Yours seems to be the optimal solution, with the exception of the fact that
if the string is blank it returns 1, whilst, in all honesty, it should
return 0. However, this is easy to account for:

  (COMPRESS(STRING) NE ' ') *
  (LENGTH(LEFT(COMPBL(STRING)))-LENGTH(COMPRESS(STRING))+1)

without sacrificing the ability to organize the thing as a DATA step macro
function (i.e. without introducing extraneous variables/conditionals that
might disintegrate the expression):

%MACRO NWORDS(S);
  (COMPRESS(&S) NE ' ') *
  (LENGTH(LEFT(COMPBL(&S)))-LENGTH(COMPRESS(&S))+1)
%MEND NWORDS;

DATA <stuff>;
  <more stuff>
   NW = %NWORDS (' ');
  <still more stuff>
RUN;

Kind regards,
++++++++++++++++++
Paul M. Dorfman
Jacksonville, FL
++++++++++++++++++


ABELSOR wrote:
>
> How about this:
>
> numwords = length(left(trim(compbl(string)))) -
> length(left(trim(compress(string)))) + 1;
>
> This way, if there are extra blanks, it won't matter.
>
> Bob Abelson
> Westat
> An Employee-Owned Research Corporation
> "It has been said that man is a rational animal.

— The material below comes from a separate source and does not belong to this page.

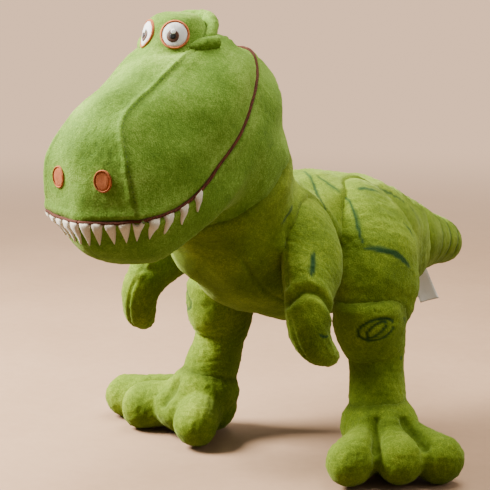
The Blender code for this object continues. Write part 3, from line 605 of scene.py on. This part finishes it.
def plush(name, deep, middle, light):
    """Short velour pile: brushed patches, clumps, single tufts, dyed marks, painted shade in seams, folds and
    joins.
    """
    mat, tree, shader = started(name)
    coord = tree.nodes.new("ShaderNodeTexCoord")
    patches = noise_node(tree, coord, PATCHES, 3)
    clumps = noise_node(tree, coord, CLUMPS, 3, 0.65)
    tufts = noise_node(tree, coord, TUFTS, 2, 0.6)
    tone = summed(tree, (patches, 0.36), (clumps, 0.26), (tufts, 0.38))
    colour = ramp(tree, tone, ((0.34, deep), (0.50, middle), (0.66, light)))
    # painted shade: the deep colour darkened, mixed in over seams, folds and where pieces meet; the dye
    # colours the stripes
    shadow = tuple(c * 0.45 for c in deep)
    for attribute, tint, amount in (("mark", STRIPE_DYE, 0.90), ("crease_shade", shadow, 0.85)):
        node = tree.nodes.new("ShaderNodeAttribute")
        node.attribute_name = attribute
        ragged = arithmetic(tree, "MULTIPLY", node.outputs["Fac"], arithmetic(
            tree, "ADD", arithmetic(tree, "MULTIPLY", tufts, 0.55), amount - 0.20))
        colour = mixed(tree, ragged, colour, tint)
    tree.links.new(colour, shader.inputs["Base Color"])
    rough = arithmetic(tree, "ADD", arithmetic(tree, "MULTIPLY", clumps, 0.20), 0.78)
    tree.links.new(rough, shader.inputs["Roughness"])
    shader.inputs["Specular IOR Level"].default_value = 0.18
    shader.inputs["Sheen Weight"].default_value = 0.30
    shader.inputs["Sheen Roughness"].default_value = 0.38
    shader.inputs["Sheen Tint"].default_value = SHEEN
    bumped(tree, shader, summed(tree, (clumps, 0.55), (tufts, 0.65)), 0.60, PILE_RELIEF)
    return mat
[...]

All my life I have been
> searching for evidence which could support this." -- Bertrand Russell
>
> ____________________Reply Separator____________________
> Subject:    Counting the number of words in a string
> Author: Niels Stout <n.stout@VOLTAIRE.NL>
> Date:       10/08/1999 3:40 PM
>
> Hi,
>
> What would be a clever way to count the number of words in a string?
>
> e.g.
>
> string = 'boat train plain'
> number of words = 3
>
> Thanks,
>
> Niels